Cobb then writes, "His reasoning was faulty and his percentages were pure guess-work, but he failed to notice his fallacies in the exuberance of winning a battle in his head."

David Simon contends that unlike other anti-war novels such as All Quiet on the Western Front, which still harbor "the sustaining seeds of heroism and nationalism in their depictions", Cobb's novel "has its focus on the chain of command. The target is the army itself as an institution, an unwieldy and unyielding organism that lurches from one murderous horror to the next, guided only by whichever combination of ambitions and vanities are in play at any moment."

== Adaptations ==
American playwright Sidney Howard adapted Paths of Glory for the Broadway stage, where it premiered at the Plymouth Theatre in September 1935. With its grim, unsparing portrayal of battlefield brutality, the play was not successful and closed after 23 performances. But Howard, himself a WWI veteran, insisted it was necessary to show the harsh reality of armed conflict.
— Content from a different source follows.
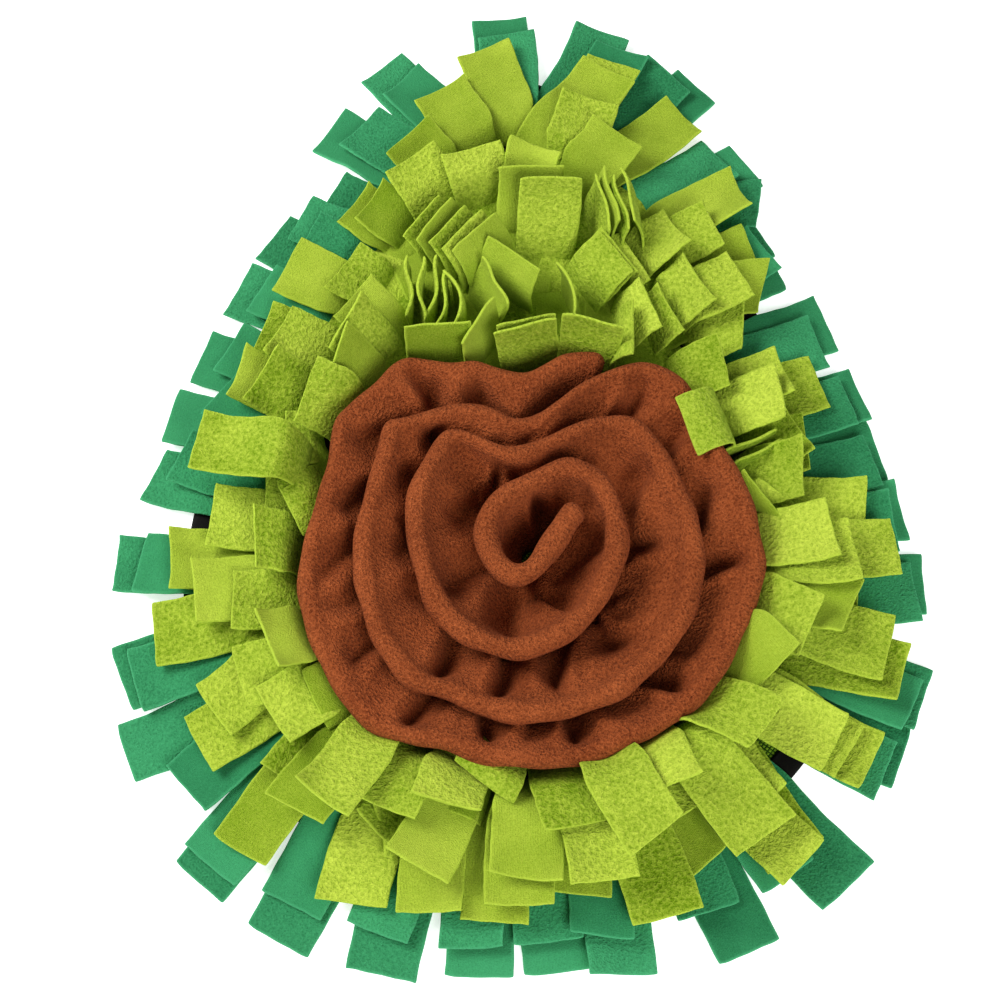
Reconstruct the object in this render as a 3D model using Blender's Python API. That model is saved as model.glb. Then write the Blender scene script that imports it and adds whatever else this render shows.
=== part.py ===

He also advocated for a filmed version of Paths of Glory, writing: "It seems to me that our motion picture industry must feel something of a sacred obligation to make the picture."

The film version of the novel, directed by Stanley Kubrick and starring Kirk Douglas, was released in 1957. Fulfilling Howard's "sacred obligation", Kubrick adapted it for the screen after being impressed with the book which he read as a teenager. He and his partners purchased the film rights from Cobb's widow for $10,000.